* Begin MATERIAL SUPPLIED *

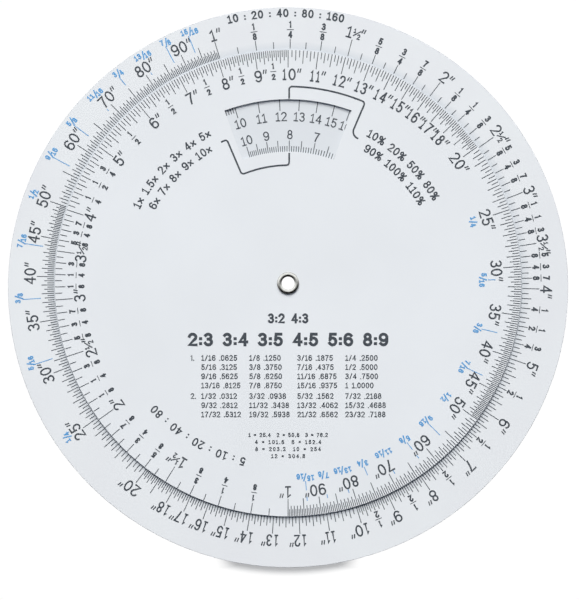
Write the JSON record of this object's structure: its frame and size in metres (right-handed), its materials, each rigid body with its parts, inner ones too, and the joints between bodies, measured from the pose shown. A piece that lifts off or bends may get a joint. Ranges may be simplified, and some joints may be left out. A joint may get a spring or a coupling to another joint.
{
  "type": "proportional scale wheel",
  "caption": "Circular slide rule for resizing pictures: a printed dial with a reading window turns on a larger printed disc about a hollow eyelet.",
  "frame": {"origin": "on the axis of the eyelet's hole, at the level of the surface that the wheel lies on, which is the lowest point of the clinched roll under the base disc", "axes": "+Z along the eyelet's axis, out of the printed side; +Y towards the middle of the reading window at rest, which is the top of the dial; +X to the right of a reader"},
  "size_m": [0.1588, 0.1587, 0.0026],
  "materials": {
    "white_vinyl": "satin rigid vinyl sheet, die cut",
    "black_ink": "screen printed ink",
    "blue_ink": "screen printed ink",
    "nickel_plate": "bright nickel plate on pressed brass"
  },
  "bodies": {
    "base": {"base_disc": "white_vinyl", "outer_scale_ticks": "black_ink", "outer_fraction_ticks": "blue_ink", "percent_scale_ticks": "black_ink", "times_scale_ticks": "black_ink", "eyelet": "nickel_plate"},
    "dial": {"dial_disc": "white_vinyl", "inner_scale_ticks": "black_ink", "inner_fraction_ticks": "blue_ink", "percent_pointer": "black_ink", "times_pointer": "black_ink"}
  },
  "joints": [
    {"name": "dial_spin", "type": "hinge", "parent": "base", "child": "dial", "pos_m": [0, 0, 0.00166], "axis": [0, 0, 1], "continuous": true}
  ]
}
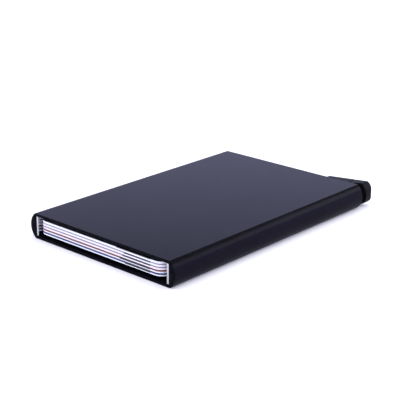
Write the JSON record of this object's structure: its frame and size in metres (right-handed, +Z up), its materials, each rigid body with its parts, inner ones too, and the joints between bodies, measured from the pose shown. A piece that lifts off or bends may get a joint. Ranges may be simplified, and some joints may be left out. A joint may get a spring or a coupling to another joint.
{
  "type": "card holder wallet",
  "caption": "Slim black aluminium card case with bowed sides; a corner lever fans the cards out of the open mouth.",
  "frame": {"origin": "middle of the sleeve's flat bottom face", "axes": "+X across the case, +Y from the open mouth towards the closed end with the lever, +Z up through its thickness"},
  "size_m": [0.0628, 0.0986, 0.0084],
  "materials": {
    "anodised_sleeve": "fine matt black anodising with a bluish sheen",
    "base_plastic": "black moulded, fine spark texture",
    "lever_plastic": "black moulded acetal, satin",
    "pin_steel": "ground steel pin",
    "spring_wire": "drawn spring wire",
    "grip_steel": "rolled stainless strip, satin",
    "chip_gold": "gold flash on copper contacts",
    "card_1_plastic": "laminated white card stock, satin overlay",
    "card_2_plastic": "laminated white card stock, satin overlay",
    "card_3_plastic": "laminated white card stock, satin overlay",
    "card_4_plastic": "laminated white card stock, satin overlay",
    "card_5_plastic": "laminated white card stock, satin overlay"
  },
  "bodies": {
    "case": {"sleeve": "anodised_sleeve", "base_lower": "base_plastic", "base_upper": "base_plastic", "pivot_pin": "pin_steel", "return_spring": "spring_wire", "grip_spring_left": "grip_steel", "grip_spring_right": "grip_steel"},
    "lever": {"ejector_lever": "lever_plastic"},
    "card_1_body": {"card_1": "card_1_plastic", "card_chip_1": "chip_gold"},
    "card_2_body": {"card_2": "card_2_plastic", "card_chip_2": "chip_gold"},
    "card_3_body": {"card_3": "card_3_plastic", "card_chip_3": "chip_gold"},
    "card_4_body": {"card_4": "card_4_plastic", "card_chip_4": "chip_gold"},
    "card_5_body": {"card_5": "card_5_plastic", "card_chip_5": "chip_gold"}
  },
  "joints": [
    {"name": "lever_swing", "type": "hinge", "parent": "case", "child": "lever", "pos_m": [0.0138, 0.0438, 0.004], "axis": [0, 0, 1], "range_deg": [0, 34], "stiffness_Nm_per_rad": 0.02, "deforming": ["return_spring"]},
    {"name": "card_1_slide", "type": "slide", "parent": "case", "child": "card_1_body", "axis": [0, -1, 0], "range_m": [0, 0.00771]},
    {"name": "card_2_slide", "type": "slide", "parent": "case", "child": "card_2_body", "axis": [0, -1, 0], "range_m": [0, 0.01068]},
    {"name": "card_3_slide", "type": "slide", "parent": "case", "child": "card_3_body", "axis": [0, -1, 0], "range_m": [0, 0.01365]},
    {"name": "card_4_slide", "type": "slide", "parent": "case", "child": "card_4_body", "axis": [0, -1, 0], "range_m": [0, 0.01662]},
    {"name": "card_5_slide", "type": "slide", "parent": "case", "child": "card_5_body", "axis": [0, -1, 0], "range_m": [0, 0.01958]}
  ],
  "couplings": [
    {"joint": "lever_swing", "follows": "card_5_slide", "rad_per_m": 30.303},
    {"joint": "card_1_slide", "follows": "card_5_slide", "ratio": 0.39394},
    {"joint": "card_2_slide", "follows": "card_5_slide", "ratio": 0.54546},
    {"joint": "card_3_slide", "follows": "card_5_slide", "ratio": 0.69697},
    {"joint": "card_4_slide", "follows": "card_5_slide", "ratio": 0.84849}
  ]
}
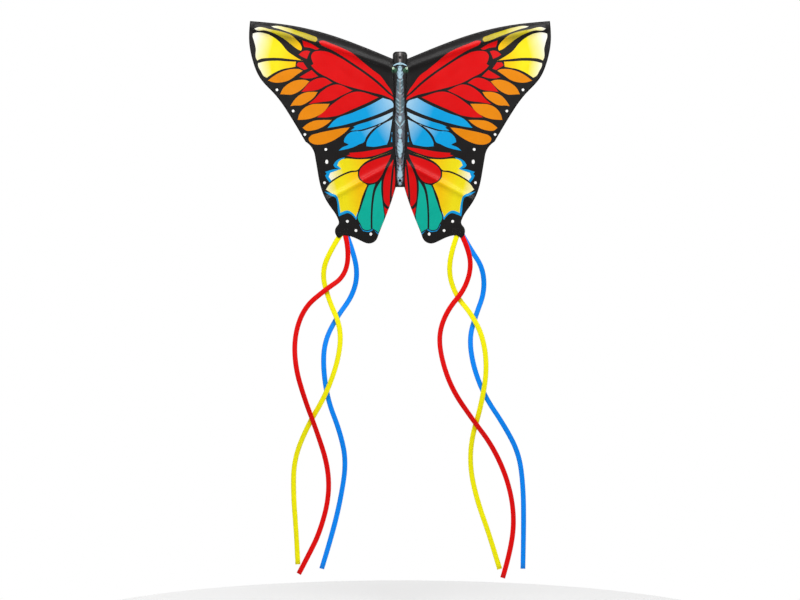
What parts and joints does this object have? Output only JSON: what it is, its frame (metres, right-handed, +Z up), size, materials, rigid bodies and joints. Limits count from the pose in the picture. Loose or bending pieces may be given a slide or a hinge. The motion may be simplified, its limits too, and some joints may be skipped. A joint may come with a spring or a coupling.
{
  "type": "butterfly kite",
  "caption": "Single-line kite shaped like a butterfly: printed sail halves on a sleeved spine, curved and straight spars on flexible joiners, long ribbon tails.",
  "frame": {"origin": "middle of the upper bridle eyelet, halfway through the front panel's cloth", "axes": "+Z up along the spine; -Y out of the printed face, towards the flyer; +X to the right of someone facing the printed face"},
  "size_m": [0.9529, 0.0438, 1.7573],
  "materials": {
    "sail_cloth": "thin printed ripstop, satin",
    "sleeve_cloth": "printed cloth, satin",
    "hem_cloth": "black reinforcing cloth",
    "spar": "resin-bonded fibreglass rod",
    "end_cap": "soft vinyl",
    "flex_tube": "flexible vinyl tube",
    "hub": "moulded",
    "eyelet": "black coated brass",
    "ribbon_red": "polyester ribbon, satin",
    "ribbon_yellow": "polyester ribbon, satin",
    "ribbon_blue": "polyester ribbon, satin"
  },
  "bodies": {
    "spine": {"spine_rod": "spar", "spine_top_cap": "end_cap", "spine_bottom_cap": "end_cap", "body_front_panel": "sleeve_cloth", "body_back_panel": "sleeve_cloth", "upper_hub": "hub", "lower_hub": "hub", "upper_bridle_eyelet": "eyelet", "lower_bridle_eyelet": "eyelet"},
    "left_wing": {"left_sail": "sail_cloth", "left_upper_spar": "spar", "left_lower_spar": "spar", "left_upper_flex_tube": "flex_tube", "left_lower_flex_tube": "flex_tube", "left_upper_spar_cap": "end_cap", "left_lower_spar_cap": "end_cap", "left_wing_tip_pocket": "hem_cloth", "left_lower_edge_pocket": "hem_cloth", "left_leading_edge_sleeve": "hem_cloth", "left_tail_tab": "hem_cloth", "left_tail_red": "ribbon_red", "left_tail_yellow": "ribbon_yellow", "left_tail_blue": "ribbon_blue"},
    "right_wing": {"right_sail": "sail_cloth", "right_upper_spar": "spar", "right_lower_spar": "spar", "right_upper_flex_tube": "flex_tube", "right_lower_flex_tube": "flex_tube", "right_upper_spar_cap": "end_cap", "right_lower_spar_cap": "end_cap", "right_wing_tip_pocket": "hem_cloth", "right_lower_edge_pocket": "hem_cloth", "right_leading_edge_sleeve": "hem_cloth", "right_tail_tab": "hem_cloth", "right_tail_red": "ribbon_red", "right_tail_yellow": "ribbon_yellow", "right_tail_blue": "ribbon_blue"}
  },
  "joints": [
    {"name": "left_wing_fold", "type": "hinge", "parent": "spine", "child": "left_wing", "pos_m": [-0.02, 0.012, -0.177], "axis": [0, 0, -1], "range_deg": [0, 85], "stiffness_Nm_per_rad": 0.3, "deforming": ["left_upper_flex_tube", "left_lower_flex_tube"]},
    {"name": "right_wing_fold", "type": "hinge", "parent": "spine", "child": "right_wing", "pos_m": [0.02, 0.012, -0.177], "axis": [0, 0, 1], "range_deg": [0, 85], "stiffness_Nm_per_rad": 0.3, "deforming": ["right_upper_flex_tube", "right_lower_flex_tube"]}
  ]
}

* End MATERIAL SUPPLIED *

◆ BRIEF ◆
Check each line of these records for the string "Write" and state only how many lines have it.

◆ FINISHED EXERCISE ◆
2